Seems like the article is trying to combine two issues into one, the lack of representation of woman on OpenAI's Board, and the concerns of some prominent AI researchers (who happen to be women) about OpenAI's ambition and profitability above safety.

On the representation side, this seems like a chicken and egg problem where there won't be any change in diversity if no one wants to make a move because the board isn't already diverse enough.

And on the AI safety side, there won't be any change unless someone sits on the board and pushes for safety proactively, instead of reactively through legislation.

[–] [email protected] 29 points 11 months ago (1 children)

there won't be any change unless someone sits on the board and pushes for safety proactively, instead of reactively through legislation.

There won't be any change because the board that pushed back just got replaced with people who won't.

[–] [email protected] 2 points 11 months ago

And they're getting an opportunity to apply and bring back some balance, but decided not to.

[–] [email protected] 6 points 11 months ago

It also elides "AI safety" (Toner's thing) and "AI ethics" (Gebru's thing). They're two different things. Jammed together here because both are women (FFS).

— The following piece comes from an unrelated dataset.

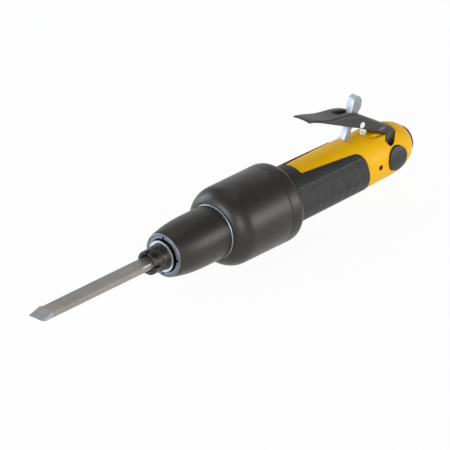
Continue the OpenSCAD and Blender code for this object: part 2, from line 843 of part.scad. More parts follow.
// Pressed channel lever with a hump and a slot for the lock's tab
module throttle_lever() {
    hollow = concat(
        [for (p = lever_top) p - [0, web_t]],
        [[lever_tip[0], 20], [pivot_d + 20, 0], [0, 0], [0, lever_top[0][1] - web_t]]
    );
    color([0.29, 0.29, 0.27]) difference() {
        side_plate(lever_w) lever_outline();
        side_plate(2 * channel_half) polygon(hollow);
        across(pivot_pin_r + slide_fit, lever_w + 2, pivot_d, pivot_z);
        across(lock_pin_r + seat_gap, lever_w + 2, lock_d, lock_z);
        translate([-slot_to, -slot_half, lock_z - lock_hub_r])
            cube([slot_to - slot_from, 2 * slot_half, 30]);
    }
}

// Hard pad under the lever that pushes the valve stem
module lever_pad() {
    pad_r = 3.2;
    color([0.5, 0.5, 0.5]) intersection() {
        upright(pad_r, stem_top + run_gap, stem_top + 12);
        side_plate(4 * pad_r) polygon([
            lever_top[1] - [0, web_t + 0.02], lever_top[2] - [0, web_t + 0.02],
            [lever_top[2][0], 0], [lever_top[1][0], 0]
        ]);
    }
}

// Pin through the lever that the lock turns on, with a head on each side
module lock_pin() {
    head_t = 0.6;
    color([0.8, 0.8, 0.82]) {
        across(lock_pin_r, lever_w + 0.2, lock_d, lock_z);
        for (side = [-1, 1])
            translate([0, side * (lever_half + 0.02 + head_t / 2), 0])
                across(lock_head_r, head_t, lock_d, lock_z);
    }
}

// Spring beside the lock that keeps its foot down
module lock_spring() {
    from = lock_w / 2 + 0.25;
    color([0.6, 0.6, 0.62]) translate([-lock_d, from, lock_z]) rotate([-90, 0, 0])
        coil(lock_pin_r + 0.8, 0.25, channel_half - from - 0.1, 2.5);
}

// Safety lock: a tab through the lever's slot and a foot above the handle
module safety_lock() {
    color([0.82, 0.84, 0.88]) difference() {
        side_plate(lock_w) union() {
            polygon([for (p = lock_outline) lock_pin_at + p]);
            translate(lock_pin_at) circle(r = lock_hub_r);
        }
        across(lock_pin_r + slide_fit, lock_w + 2, lock_d, lock_z);
    }
}

// Valve stem with its head
module valve_stem() {
    edge = 0.8;
    color([0.8, 0.8, 0.82]) {
        upright(stem_r, bushing_floor + 0.4, stem_top - edge);
        translate([-valve_d, 0, stem_top - edge])
            cylinder(r1 = stem_r, r2 = stem_r - edge, h = edge);
        upright(stem_thin_r, head_top - 1, bushing_floor + 1);
        upright(head_r, head_bottom, head_top);
    }
}

// Rubber face of the valve head
module head_seal() {
    color([0.08, 0.08, 0.08]) difference() {
        upright(head_r, head_top, head_top + 0.7);
        upright(stem_thin_r + seat_gap, head_top - 1, head_top + 2);
    }
}

// Bushing that guides the chisel's shank and carries the retainer
module tool_bushing() {
    washer_t = 2.6;
    color([0.4, 0.4, 0.42]) difference() {
        union() {
            bar(tube_r, cylinder_front, tube_front - washer_t);
            bar(unit_flange_r, cylinder_front, unit_flange_front);
            bar(cylinder_bore_r - seat_gap, cylinder_front - spigot_in, cylinder_front + 1);
        }
        bar(shank_bore_r, cylinder_front - spigot_in - 1, tube_front);
        bar(retainer_r + seat_gap, shoulder, tube_front + 1);
    }
}

// Bright ring at the front of the tool bushing
module front_washer() {
    color([0.85, 0.86, 0.88])
        chamfered_tube(tube_r, retainer_r + seat_gap, tube_front - 2.6, tube_front, 0.4);
}

// Castellated retainer screwed into the tool bushing
module retainer_sleeve() {
    edge = 0.8;
    cut = 2 * retainer_r + 2;
    color([0.2, 0.2, 0.2]) difference() {
        chamfered_tube(retainer_r, retainer_bore_r, retainer_back, retainer_front, edge);
        for (a = [0, 90]) forward(retainer_front - notch_len) rotate([0, 0, a]) {
            translate([-cut / 2, -notch_w / 2, notch_w / 2]) cube([cut, notch_w, notch_len]);
            translate([0, 0, notch_w / 2]) rotate([0, 90, 0])
                cylinder(r = notch_w / 2, h = cut, center = true);
        }
    }
}

// Rubber buffer that stops the chisel's collar
module retainer_buffer() {
    color([0.1, 0.1, 0.1])
        tube(retainer_r - 0.1, retainer_bore_r, buffer_back, retainer_back - little);
}

// Cylinder that the piston strikes in
module percussion_cylinder() {
    port_r = 2;
    color([0.5, 0.5, 0.52]) difference() {
        tube(unit_r, cylinder_bore_r, cylinder_back, cylinder_front);
        for (a = [0:90:270]) forward(cylinder_back + cylinder_len * 0.45) rotate([0, 0, a])
            rotate([0, 90, 0]) cylinder(r = port_r, h = 30);
    }
}

// Port plate of the valve chest
module port_plate() {
    color([0.55, 0.55, 0.57]) difference() {
        tube(unit_r, 2.5, plate_back, cylinder_back);
        for (a = [0:60:300]) rotate([a, 0, 0]) translate([0, 0, 5.5])
            bar(1.2, plate_back - 1, cylinder_back + 1);
    }
}

// Cage that the disc valve shifts in
module valve_cage() {
    color([0.55, 0.55, 0.57]) tube(unit_r, 9, cage_back, plate_back);
}

// Cap that closes the unit and slides in the guide ring
module cylinder_cap() {
    groove_d = cap_back + 2;
    color([0.5, 0.5, 0.52]) difference() {
        tube(cap_r, air_tube_r + slide_fit + 0.02, cap_back, cage_back);
        tube(air_tube_r + 1.6, air_tube_r - 1, groove_d, groove_d + 1.8);
    }
}

// Seal between the cap and the air tube
module cap_seal() {
    color([0.08, 0.08, 0.08])
        tube(air_tube_r + 1.55, air_tube_r + slide_fit + 0.02, cap_back + 2.05, cap_back + 3.75);
}

// Disc valve that turns the air round for each stroke
module disc_valve() {
    color([0.75, 0.75, 0.77]) tube(8.6, 1.5, cage_back + 0.3, cage_back + 0.3 + disc_t);
}

// Free piston
module piston() {
    color([0.7, 0.7, 0.72]) difference() {
        chamfered_tube(piston_r, 0, piston_back, piston_front, 0.8);
        for (i = [0:2]) tube(piston_r + 1, piston_r - 0.4,
            piston_back + 7 + 5 * i, piston_back + 8 + 5 * i);
    }
}

// Flat chisel with a round shank, a collar and a bevelled edge
module chisel() {
    collar_back_d = shoulder + collar_rest_gap;
    collar_front_d = collar_back_d + shank_collar_len;
    neck_front = collar_front_d + 3;
    flare_start = chisel_tip - flare_len;
    half_t = blade_t / 2;
    bevel_start = chisel_tip - bevel_len;
    edge_z = -0.3;
    color([0.6, 0.59, 0.57]) {
        bar(shank_r, anvil, neck_front);
        bar(shank_collar_r, collar_back_d, collar_front_d);
        intersection() {
            linear_extrude(2 * blade_t, center = true) mirror([1, 0, 0]) polygon([
                [neck_front - 1, -blade_w / 2], [flare_start, -blade_end_w / 2],
                [chisel_tip, -edge_w / 2], [chisel_tip, edge_w / 2],
                [flare_start, blade_end_w / 2], [neck_front - 1, blade_w / 2]
            ]);
            side_plate(4 * edge_w) polygon([
                [neck_front - 2, -half_t], [bevel_start, -half_t], [chisel_tip, edge_z - 0.15],
                [chisel_tip, edge_z + 0.15], [bevel_start, half_t], [neck_front - 2, half_t]
            ]);
        }
    }
}

nose_sleeve();
nose_ring();
nose_wiper();
nose_bushing();
front_spring();
cylinder_housing();
silencer_sleeve();
rear_guide_ring();
spacer_sleeve();
housing_oring();
rear_collar();
rear_spring();
handle_body();
rubber_grip();
chamber_plug();
chamber_oring();
air_tube();
valve_bushing();
bushing_oring();
valve_seat();
valve_spring();
valve_plug();
set_screw();
lever_pin();
inlet_bushing();
inlet_strainer();
end_ring();
side_cover_near();
side_cover_far();
throttle_lever();
lever_pad();
lock_pin();
lock_spring();
safety_lock();
valve_stem();
head_seal();
tool_bushing();
front_washer();
retainer_sleeve();
retainer_buffer();
percussion_cylinder();
port_plate();
valve_cage();
cylinder_cap();
cap_seal();
disc_valve();
piston();
chisel();
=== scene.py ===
import math

import bmesh
import bpy
from mathutils import Matrix, Vector


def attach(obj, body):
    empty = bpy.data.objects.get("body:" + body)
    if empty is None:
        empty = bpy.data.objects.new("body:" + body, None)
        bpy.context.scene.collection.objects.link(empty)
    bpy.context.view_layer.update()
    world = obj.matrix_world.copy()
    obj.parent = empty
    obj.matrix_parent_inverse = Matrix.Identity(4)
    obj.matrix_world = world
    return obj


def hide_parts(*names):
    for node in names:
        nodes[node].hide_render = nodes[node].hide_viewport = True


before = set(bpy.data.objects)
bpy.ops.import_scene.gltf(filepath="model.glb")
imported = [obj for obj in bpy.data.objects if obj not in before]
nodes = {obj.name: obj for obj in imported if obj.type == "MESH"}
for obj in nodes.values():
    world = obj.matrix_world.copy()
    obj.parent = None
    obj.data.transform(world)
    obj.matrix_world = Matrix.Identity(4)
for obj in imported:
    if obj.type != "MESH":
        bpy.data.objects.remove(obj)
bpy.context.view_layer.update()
mm = 0.001
fullTurn = 2 * math.pi
touching = 0.002 * mm  # points nearer than this are one point
print("frame loaded with", len(nodes), "nodes")

# d is a station: the distance along the tool in millimetres, from the inlet mouth towards the chisel


def at(d, y=0, z=0):
    return Vector((-d, y, z)) * mm


def sideView(d, z):
    return at(d, 0, z)


def topView(d, y):
    return at(d, y, 0)


def activate(piece):
    if bpy.context.mode != "OBJECT":
        bpy.ops.object.mode_set(mode="OBJECT")
    bpy.ops.object.select_all(action="DESELECT")
    if piece:
        piece.select_set(True)
        bpy.context.view_layer.objects.active = piece


def startPiece(name, addPrimitive, **settings):
    # a primitive at its size and place, open for editing
    activate(None)
    addPrimitive(**settings)
    piece = bpy.context.object
    piece.name = name
    bpy.ops.object.transform_apply(location=True, rotation=True, scale=True)
    bpy.ops.object.mode_set(mode="EDIT")
    return piece


def pickPoints(piece, *points):
    # selects the vertices that lie on the given points
    bpy.ops.mesh.select_mode(type="VERT")
    bpy.ops.mesh.select_all(action="DESELECT")
    mesh = bmesh.from_edit_mesh(piece.data)
    for vertex in mesh.verts:
        vertex.select = any((vertex.co - point).length < touching for point in points)
    mesh.select_flush(True)
    bmesh.update_edit_mesh(piece.data)


def drawLine(name, points):
    # one point drawn out into a chain of edges
    piece = startPiece(name, bpy.ops.mesh.primitive_plane_add, size=mm)
    bpy.ops.mesh.merge(type="CENTER")
    bpy.ops.transform.translate(value=points[0])
    for here, there in zip(points, points[1:]):
        bpy.ops.mesh.extrude_vertices_move(TRANSFORM_OT_translate={"value": there - here})
    return piece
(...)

"AI safety" is the sci-fi, paperclip maximisation, fantasies about the potential future of AI.

"AI ethics" is the real actual harms done in the here and now, by embedding existing biases into decision-making, and consuming enormous amounts of resource.

Meredith Whittaker sums up the difference nicely in this interview:

So in 2020-21 when Timnit Gebru and Margaret Mitchell from Google’s AI ethics unit were ousted after warning about the inequalities perpetuated by AI, did you feel, “Oh, here we go again”?

Timnit and her team were doing work that was showing the environmental and social harm potential of these large language models – which are the fuel of the AI hype at this moment. What you saw there was a very clear case of how much Google would tolerate in terms of people critiquing these systems. It didn’t matter that the issues that she and her co-authors pointed out were extraordinarily valid and real. It was that Google was like: “Hey, we don’t want to metabolise this right now.”

Is it interesting to you how their warnings were received compared with the fears of existential risk expressed by ex-Google “godfather of AI” Geoffrey Hinton recently?

If you were to heed Timnit’s warnings you would have to significantly change the business and the structure of these companies. If you heed Geoff’s warnings, you sit around a table at Davos and feel scared.

Geoff’s warnings are much more convenient, because they project everything into the far future so they leave the status quo untouched. And if the status quo is untouched you’re going to see these companies and their systems further entrench their dominance such that it becomes impossible to regulate. This is not an inconvenient narrative at all.